DATA SECTION:
▶

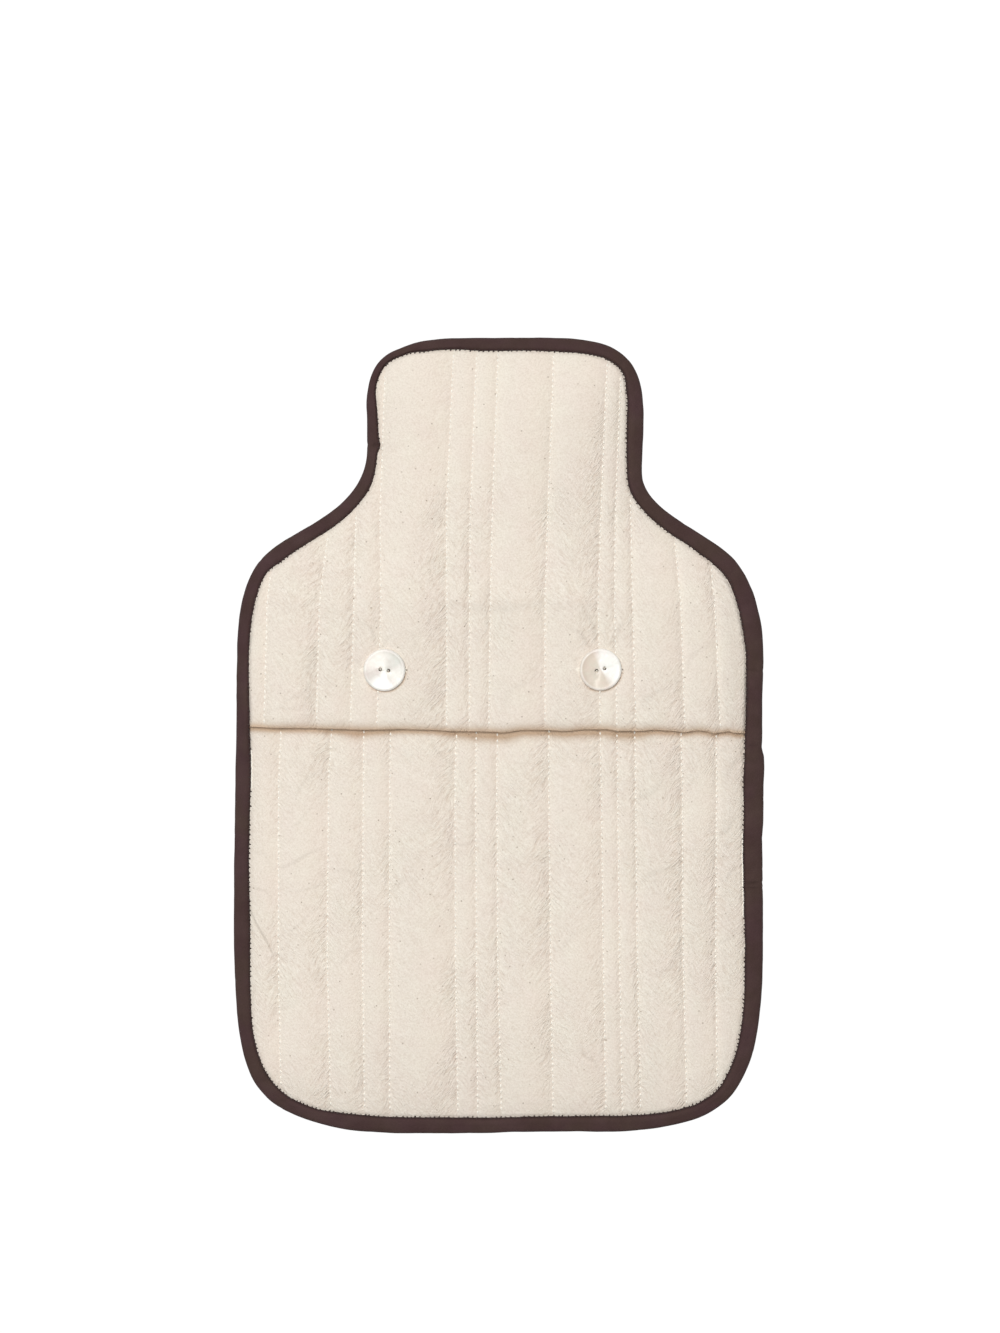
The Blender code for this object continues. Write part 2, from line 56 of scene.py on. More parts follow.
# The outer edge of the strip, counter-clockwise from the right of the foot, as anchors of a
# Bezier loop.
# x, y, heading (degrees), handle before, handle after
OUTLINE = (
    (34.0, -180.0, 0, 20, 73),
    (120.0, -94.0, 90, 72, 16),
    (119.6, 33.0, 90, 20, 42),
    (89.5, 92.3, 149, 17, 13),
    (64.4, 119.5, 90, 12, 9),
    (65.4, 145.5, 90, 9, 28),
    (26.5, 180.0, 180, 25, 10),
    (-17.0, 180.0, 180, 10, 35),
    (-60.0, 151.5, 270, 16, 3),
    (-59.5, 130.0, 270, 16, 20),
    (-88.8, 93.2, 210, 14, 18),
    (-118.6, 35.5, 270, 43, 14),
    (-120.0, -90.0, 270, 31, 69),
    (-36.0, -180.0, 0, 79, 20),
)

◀

DESCRIPTION OF THE TASK:
Reproduce the entire listing word for word.

SOLUTION TO THIS PROBLEM:
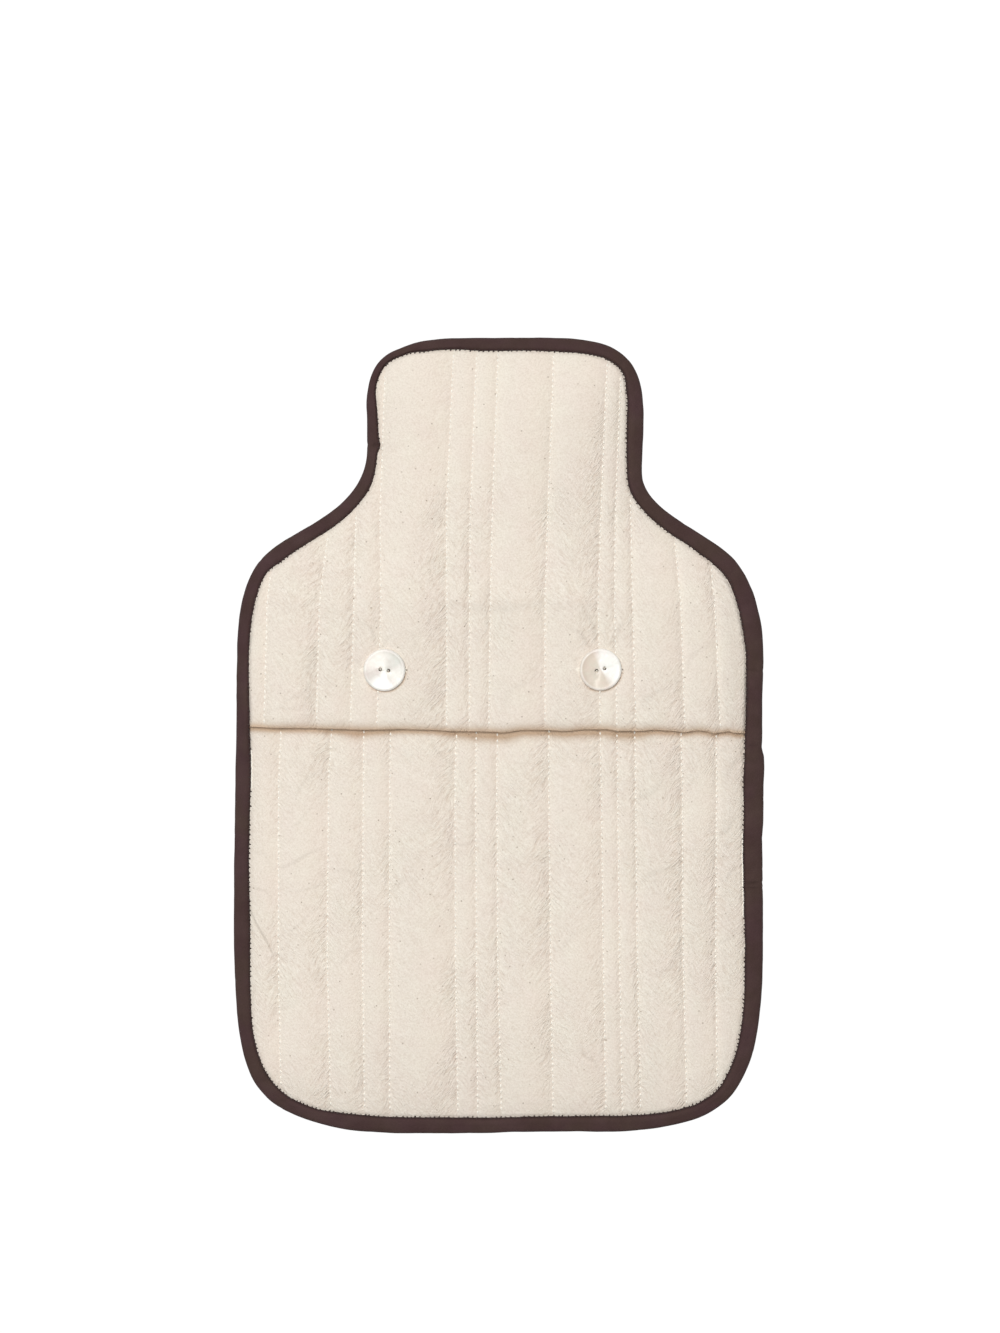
The Blender code for this object continues. Write part 2, from line 56 of scene.py on. More parts follow.
# The outer edge of the strip, counter-clockwise from the right of the foot, as anchors of a
# Bezier loop.
# x, y, heading (degrees), handle before, handle after
OUTLINE = (
    (34.0, -180.0, 0, 20, 73),
    (120.0, -94.0, 90, 72, 16),
    (119.6, 33.0, 90, 20, 42),
    (89.5, 92.3, 149, 17, 13),
    (64.4, 119.5, 90, 12, 9),
    (65.4, 145.5, 90, 9, 28),
    (26.5, 180.0, 180, 25, 10),
    (-17.0, 180.0, 180, 10, 35),
    (-60.0, 151.5, 270, 16, 3),
    (-59.5, 130.0, 270, 16, 20),
    (-88.8, 93.2, 210, 14, 18),
    (-118.6, 35.5, 270, 43, 14),
    (-120.0, -90.0, 270, 31, 69),
    (-36.0, -180.0, 0, 79, 20),
)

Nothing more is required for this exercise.